[Task statement]
Set down, please, exactly the lines below that run from the line with "for piece in" to the line with "for node in", both lines included.

[Data block]
..............................
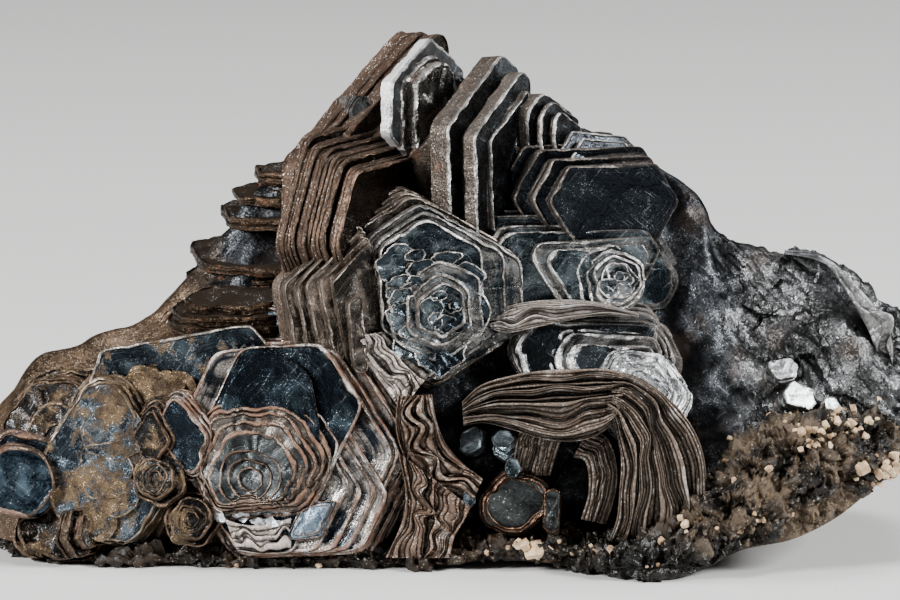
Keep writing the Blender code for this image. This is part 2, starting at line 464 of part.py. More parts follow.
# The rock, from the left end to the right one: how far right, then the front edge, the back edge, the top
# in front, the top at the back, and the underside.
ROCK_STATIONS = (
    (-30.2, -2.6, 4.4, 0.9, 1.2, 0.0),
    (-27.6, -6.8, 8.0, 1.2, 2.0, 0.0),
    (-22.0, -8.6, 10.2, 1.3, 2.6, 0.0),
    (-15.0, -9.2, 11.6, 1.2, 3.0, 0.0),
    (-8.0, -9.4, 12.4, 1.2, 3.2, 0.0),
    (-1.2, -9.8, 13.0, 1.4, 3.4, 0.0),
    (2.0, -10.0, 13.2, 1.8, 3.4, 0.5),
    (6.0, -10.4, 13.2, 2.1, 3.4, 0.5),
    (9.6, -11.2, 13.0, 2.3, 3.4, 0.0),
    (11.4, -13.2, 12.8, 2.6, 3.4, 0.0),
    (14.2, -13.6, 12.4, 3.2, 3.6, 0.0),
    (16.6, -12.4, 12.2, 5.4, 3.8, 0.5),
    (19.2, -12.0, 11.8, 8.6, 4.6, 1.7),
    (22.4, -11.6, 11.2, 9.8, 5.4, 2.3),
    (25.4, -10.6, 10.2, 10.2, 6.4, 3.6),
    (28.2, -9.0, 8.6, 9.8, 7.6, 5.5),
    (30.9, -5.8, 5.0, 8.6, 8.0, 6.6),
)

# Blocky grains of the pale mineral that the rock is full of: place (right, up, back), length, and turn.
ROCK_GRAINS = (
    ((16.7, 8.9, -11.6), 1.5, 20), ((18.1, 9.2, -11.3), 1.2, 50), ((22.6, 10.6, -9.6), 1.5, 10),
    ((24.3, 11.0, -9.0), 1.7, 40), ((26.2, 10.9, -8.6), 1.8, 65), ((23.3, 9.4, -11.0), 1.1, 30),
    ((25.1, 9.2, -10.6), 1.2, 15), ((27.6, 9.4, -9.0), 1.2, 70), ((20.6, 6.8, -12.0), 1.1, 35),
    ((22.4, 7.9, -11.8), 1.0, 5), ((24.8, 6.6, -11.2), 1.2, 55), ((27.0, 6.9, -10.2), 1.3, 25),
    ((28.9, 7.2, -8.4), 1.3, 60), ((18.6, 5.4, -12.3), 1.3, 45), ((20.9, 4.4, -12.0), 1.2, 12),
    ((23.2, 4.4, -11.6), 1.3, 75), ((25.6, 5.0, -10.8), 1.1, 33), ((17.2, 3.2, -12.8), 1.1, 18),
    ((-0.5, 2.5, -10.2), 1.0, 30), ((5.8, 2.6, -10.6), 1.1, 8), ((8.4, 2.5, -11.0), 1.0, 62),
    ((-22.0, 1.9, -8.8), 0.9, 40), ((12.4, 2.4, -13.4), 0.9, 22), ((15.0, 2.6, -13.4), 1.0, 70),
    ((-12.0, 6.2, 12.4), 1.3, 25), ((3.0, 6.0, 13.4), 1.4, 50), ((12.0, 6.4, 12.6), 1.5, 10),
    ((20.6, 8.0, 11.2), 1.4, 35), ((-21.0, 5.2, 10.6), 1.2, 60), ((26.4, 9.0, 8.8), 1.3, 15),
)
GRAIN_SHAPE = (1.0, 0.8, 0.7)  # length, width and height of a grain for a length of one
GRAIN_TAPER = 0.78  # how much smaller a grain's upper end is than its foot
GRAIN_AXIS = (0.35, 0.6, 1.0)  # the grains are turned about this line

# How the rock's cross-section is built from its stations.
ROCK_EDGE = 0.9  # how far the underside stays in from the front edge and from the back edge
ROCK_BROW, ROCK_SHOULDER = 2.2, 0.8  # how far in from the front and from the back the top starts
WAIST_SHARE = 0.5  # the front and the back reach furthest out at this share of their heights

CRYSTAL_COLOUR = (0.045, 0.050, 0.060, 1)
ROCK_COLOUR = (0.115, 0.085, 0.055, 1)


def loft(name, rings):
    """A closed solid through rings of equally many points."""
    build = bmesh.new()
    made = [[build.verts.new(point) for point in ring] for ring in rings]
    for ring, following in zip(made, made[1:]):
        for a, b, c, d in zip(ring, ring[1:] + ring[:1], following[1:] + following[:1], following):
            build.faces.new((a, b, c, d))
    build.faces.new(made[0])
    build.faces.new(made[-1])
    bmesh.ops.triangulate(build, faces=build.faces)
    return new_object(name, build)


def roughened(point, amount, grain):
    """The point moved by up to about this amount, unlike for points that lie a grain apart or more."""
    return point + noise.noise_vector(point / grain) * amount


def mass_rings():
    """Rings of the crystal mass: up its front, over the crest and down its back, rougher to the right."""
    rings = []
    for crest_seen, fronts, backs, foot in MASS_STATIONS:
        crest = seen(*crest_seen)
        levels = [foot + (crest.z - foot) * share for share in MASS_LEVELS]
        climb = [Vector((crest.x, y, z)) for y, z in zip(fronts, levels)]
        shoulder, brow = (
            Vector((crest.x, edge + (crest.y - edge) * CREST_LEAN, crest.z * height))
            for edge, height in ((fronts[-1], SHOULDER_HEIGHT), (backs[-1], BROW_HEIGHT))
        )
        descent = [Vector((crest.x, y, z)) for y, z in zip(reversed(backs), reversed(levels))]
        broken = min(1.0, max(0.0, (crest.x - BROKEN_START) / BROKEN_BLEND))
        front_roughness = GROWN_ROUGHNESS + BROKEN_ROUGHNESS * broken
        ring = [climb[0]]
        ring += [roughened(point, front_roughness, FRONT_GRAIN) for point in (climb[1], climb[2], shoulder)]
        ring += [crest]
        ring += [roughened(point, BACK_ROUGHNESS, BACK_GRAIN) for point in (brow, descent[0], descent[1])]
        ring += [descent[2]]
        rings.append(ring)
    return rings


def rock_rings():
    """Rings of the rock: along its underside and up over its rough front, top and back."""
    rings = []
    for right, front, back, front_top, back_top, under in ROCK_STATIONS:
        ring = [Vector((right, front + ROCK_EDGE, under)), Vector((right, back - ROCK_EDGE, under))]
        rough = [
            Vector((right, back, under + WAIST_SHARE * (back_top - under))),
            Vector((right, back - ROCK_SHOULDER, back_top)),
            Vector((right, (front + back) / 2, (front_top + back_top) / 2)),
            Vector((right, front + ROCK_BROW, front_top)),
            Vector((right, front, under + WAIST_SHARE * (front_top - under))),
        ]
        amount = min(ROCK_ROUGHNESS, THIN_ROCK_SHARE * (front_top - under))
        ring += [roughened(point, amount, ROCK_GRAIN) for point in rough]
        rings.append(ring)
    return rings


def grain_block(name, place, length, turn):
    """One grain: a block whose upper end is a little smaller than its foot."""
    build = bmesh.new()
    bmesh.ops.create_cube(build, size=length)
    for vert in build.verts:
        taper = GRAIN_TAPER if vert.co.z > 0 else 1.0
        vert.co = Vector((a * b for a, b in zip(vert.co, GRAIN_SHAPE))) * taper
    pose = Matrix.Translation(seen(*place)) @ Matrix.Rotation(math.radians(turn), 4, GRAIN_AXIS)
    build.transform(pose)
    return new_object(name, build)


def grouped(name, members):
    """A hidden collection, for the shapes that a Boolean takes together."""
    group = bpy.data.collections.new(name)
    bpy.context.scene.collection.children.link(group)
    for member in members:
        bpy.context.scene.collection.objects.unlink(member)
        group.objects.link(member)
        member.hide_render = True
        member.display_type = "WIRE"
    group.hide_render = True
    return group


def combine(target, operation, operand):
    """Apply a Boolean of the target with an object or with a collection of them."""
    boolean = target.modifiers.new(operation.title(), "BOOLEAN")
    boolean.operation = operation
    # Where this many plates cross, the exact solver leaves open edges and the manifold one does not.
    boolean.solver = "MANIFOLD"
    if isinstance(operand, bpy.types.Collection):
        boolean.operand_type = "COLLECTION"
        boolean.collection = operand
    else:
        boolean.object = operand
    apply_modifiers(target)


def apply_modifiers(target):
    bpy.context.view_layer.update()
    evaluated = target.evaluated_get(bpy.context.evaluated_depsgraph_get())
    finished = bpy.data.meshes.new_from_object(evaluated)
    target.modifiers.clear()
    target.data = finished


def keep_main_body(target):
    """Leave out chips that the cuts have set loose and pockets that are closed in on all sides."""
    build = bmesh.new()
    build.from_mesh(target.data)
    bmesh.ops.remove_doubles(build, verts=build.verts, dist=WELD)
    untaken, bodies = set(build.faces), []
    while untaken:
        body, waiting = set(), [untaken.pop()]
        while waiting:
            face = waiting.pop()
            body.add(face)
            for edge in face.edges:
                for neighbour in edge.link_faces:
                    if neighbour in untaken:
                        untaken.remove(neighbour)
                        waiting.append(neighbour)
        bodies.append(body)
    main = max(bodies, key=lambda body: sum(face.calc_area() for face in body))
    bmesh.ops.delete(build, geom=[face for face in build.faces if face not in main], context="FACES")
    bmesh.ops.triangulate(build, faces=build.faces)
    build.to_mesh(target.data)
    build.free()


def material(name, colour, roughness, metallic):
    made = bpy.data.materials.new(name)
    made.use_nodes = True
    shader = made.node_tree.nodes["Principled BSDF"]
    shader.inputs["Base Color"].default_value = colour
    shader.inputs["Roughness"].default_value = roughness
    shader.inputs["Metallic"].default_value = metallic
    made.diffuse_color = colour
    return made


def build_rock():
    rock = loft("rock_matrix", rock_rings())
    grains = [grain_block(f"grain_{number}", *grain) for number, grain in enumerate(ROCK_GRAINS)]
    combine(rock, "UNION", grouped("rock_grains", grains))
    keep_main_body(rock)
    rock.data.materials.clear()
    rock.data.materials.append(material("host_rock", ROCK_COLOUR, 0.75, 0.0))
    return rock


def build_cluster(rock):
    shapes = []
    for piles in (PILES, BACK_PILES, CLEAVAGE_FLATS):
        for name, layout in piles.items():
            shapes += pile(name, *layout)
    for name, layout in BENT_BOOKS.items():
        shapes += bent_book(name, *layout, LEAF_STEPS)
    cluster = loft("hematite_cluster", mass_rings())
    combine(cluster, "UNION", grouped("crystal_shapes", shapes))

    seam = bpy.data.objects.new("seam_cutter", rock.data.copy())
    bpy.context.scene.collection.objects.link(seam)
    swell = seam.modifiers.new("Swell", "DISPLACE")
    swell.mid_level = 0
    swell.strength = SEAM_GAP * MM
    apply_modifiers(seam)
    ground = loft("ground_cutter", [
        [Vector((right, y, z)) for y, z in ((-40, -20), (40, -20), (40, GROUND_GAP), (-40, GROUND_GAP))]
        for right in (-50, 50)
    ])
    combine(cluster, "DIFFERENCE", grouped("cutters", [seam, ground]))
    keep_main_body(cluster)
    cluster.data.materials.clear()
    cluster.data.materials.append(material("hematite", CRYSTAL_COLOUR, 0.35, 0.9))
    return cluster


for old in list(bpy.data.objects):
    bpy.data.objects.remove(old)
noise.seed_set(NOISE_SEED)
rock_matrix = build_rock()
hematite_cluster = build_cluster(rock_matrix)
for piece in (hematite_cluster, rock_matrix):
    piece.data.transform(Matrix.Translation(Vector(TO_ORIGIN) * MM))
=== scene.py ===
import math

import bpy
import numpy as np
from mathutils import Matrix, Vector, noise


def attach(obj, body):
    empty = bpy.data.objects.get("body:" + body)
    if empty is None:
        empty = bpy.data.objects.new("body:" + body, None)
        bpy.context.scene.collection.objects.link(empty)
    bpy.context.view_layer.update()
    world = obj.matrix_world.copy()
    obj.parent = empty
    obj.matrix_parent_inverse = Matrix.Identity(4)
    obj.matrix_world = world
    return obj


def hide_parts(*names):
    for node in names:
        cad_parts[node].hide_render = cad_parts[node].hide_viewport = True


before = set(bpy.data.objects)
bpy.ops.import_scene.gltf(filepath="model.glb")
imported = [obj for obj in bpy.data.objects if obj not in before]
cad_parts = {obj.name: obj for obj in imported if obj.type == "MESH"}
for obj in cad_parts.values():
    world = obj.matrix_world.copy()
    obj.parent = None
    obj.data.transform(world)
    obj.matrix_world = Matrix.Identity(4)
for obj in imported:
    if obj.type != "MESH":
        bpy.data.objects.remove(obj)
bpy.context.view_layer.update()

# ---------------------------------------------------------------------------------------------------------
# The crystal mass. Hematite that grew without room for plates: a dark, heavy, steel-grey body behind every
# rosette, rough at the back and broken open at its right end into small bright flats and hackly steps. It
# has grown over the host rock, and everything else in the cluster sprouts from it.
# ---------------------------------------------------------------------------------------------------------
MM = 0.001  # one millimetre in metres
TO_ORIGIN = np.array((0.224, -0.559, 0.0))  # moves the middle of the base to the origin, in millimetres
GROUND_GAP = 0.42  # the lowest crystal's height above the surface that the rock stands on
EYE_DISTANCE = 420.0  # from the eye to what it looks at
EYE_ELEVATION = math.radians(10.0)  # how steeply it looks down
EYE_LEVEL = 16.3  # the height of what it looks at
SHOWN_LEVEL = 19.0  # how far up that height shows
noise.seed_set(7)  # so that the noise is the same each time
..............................
[Reply]
for piece in (hematite_cluster, rock_matrix):
    piece.data.transform(Matrix.Translation(Vector(TO_ORIGIN) * MM))
=== scene.py ===
import math

import bpy
import numpy as np
from mathutils import Matrix, Vector, noise


def attach(obj, body):
    empty = bpy.data.objects.get("body:" + body)
    if empty is None:
        empty = bpy.data.objects.new("body:" + body, None)
        bpy.context.scene.collection.objects.link(empty)
    bpy.context.view_layer.update()
    world = obj.matrix_world.copy()
    obj.parent = empty
    obj.matrix_parent_inverse = Matrix.Identity(4)
    obj.matrix_world = world
    return obj


def hide_parts(*names):
    for node in names:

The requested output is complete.